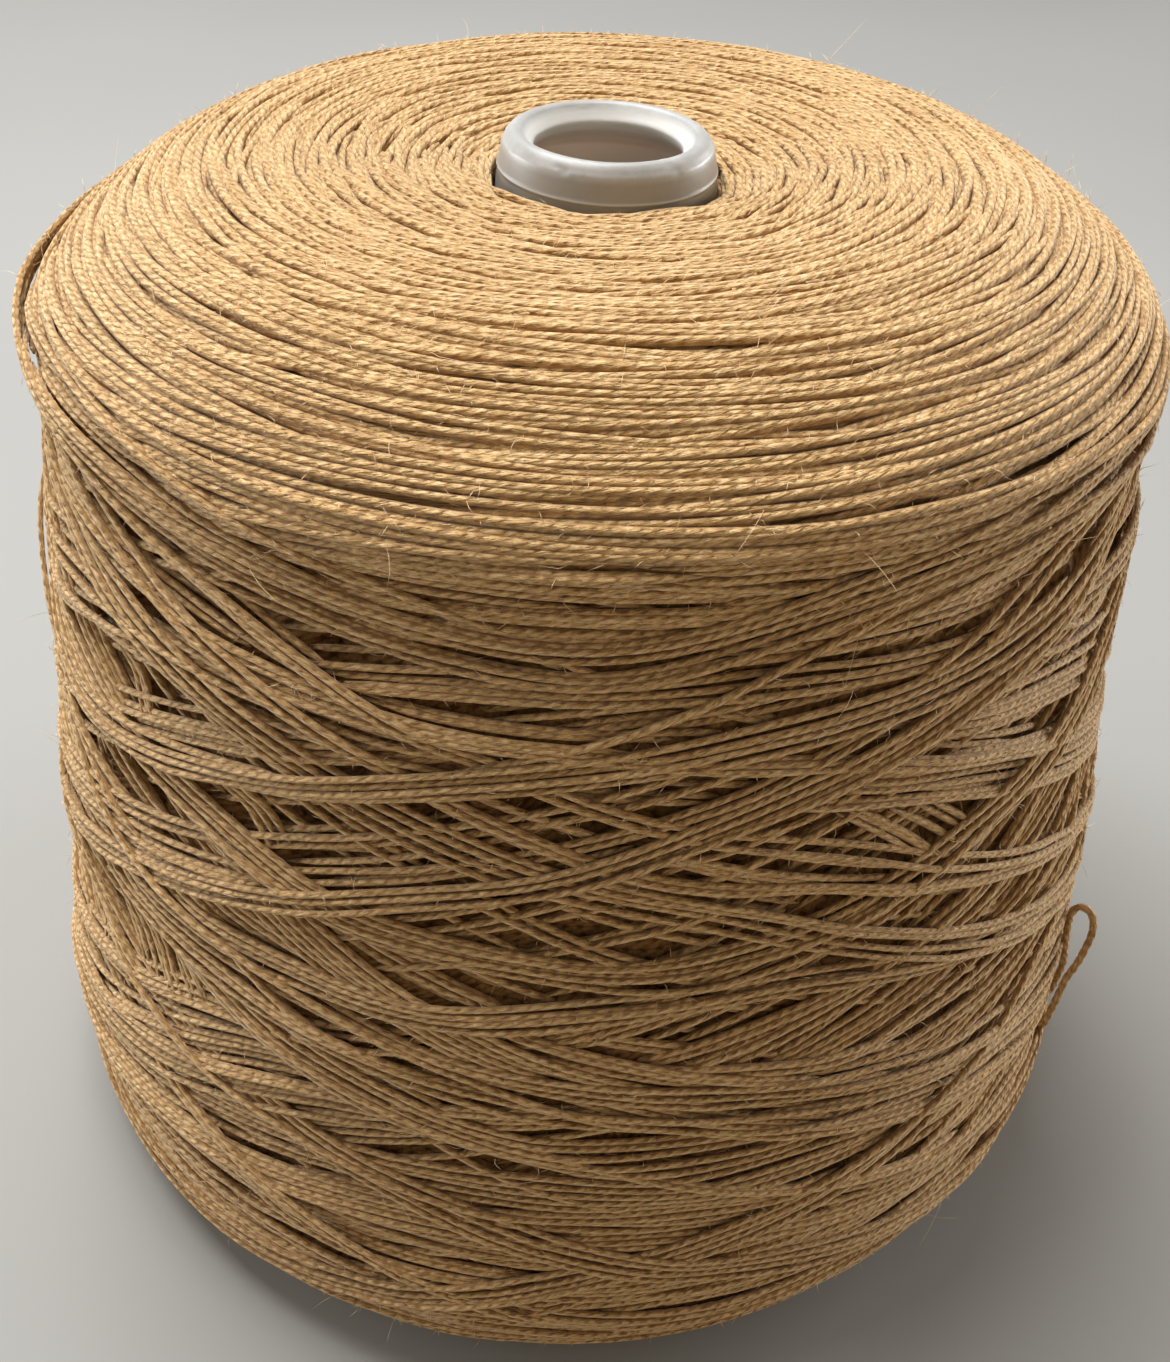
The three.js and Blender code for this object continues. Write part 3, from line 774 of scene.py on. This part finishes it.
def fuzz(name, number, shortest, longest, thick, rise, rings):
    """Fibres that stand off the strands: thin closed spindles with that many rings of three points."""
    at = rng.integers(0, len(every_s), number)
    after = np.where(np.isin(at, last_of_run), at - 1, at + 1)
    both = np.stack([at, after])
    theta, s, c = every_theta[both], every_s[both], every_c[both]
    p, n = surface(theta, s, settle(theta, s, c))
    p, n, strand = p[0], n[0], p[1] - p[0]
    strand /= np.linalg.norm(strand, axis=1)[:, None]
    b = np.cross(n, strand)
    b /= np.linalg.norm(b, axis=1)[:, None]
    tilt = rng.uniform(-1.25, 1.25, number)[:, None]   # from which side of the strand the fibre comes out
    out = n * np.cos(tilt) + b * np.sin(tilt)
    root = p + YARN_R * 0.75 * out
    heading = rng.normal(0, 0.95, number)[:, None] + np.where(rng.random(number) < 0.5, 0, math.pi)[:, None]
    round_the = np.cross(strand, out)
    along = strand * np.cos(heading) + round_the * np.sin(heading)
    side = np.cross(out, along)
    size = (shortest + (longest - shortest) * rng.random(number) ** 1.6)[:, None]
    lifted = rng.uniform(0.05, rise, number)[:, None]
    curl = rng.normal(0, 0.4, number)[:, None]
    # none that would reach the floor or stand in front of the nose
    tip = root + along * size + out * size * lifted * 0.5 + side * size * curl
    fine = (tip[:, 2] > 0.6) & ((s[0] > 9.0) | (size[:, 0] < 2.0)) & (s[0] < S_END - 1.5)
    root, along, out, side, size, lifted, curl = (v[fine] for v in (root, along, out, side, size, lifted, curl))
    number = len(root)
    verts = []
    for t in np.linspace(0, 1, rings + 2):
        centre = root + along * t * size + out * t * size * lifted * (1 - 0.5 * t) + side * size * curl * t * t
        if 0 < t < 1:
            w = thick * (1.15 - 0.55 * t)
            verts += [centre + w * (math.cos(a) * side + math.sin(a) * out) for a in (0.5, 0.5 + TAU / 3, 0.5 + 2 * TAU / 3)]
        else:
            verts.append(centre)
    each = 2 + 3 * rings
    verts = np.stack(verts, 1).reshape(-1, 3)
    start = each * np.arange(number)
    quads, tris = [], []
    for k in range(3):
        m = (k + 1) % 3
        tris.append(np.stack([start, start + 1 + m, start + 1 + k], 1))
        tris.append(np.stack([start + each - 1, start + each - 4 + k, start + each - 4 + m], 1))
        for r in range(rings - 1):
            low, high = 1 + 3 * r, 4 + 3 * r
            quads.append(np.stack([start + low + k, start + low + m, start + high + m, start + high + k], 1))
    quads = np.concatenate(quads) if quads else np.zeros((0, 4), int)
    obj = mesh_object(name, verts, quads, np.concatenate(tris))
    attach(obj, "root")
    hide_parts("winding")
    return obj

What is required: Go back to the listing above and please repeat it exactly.

Written reply:
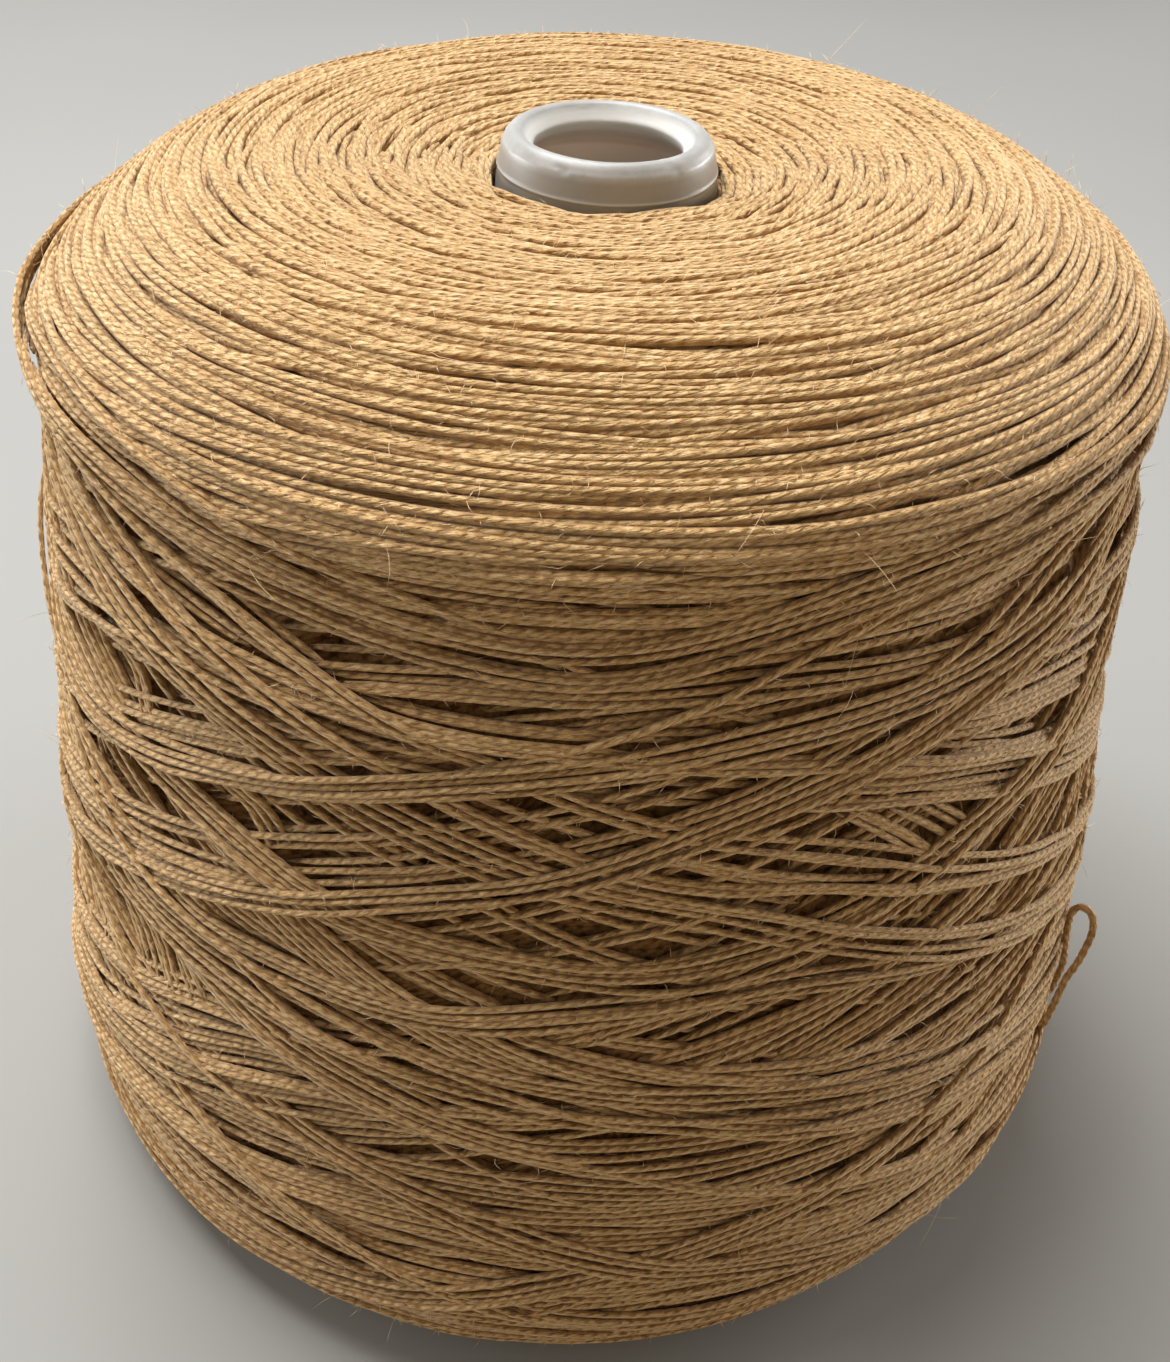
The three.js and Blender code for this object continues. Write part 3, from line 774 of scene.py on. This part finishes it.
def fuzz(name, number, shortest, longest, thick, rise, rings):
    """Fibres that stand off the strands: thin closed spindles with that many rings of three points."""
    at = rng.integers(0, len(every_s), number)
    after = np.where(np.isin(at, last_of_run), at - 1, at + 1)
    both = np.stack([at, after])
    theta, s, c = every_theta[both], every_s[both], every_c[both]
    p, n = surface(theta, s, settle(theta, s, c))
    p, n, strand = p[0], n[0], p[1] - p[0]
    strand /= np.linalg.norm(strand, axis=1)[:, None]
    b = np.cross(n, strand)
    b /= np.linalg.norm(b, axis=1)[:, None]
    tilt = rng.uniform(-1.25, 1.25, number)[:, None]   # from which side of the strand the fibre comes out
    out = n * np.cos(tilt) + b * np.sin(tilt)
    root = p + YARN_R * 0.75 * out
    heading = rng.normal(0, 0.95, number)[:, None] + np.where(rng.random(number) < 0.5, 0, math.pi)[:, None]
    round_the = np.cross(strand, out)
    along = strand * np.cos(heading) + round_the * np.sin(heading)
    side = np.cross(out, along)
    size = (shortest + (longest - shortest) * rng.random(number) ** 1.6)[:, None]
    lifted = rng.uniform(0.05, rise, number)[:, None]
    curl = rng.normal(0, 0.4, number)[:, None]
    # none that would reach the floor or stand in front of the nose
    tip = root + along * size + out * size * lifted * 0.5 + side * size * curl
    fine = (tip[:, 2] > 0.6) & ((s[0] > 9.0) | (size[:, 0] < 2.0)) & (s[0] < S_END - 1.5)
    root, along, out, side, size, lifted, curl = (v[fine] for v in (root, along, out, side, size, lifted, curl))
    number = len(root)
    verts = []
    for t in np.linspace(0, 1, rings + 2):
        centre = root + along * t * size + out * t * size * lifted * (1 - 0.5 * t) + side * size * curl * t * t
        if 0 < t < 1:
            w = thick * (1.15 - 0.55 * t)
            verts += [centre + w * (math.cos(a) * side + math.sin(a) * out) for a in (0.5, 0.5 + TAU / 3, 0.5 + 2 * TAU / 3)]
        else:
            verts.append(centre)
    each = 2 + 3 * rings
    verts = np.stack(verts, 1).reshape(-1, 3)
    start = each * np.arange(number)
    quads, tris = [], []
    for k in range(3):
        m = (k + 1) % 3
        tris.append(np.stack([start, start + 1 + m, start + 1 + k], 1))
        tris.append(np.stack([start + each - 1, start + each - 4 + k, start + each - 4 + m], 1))
        for r in range(rings - 1):
            low, high = 1 + 3 * r, 4 + 3 * r
            quads.append(np.stack([start + low + k, start + low + m, start + high + m, start + high + k], 1))
    quads = np.concatenate(quads) if quads else np.zeros((0, 4), int)
    obj = mesh_object(name, verts, quads, np.concatenate(tris))
    attach(obj, "root")
    hide_parts("winding")
    return obj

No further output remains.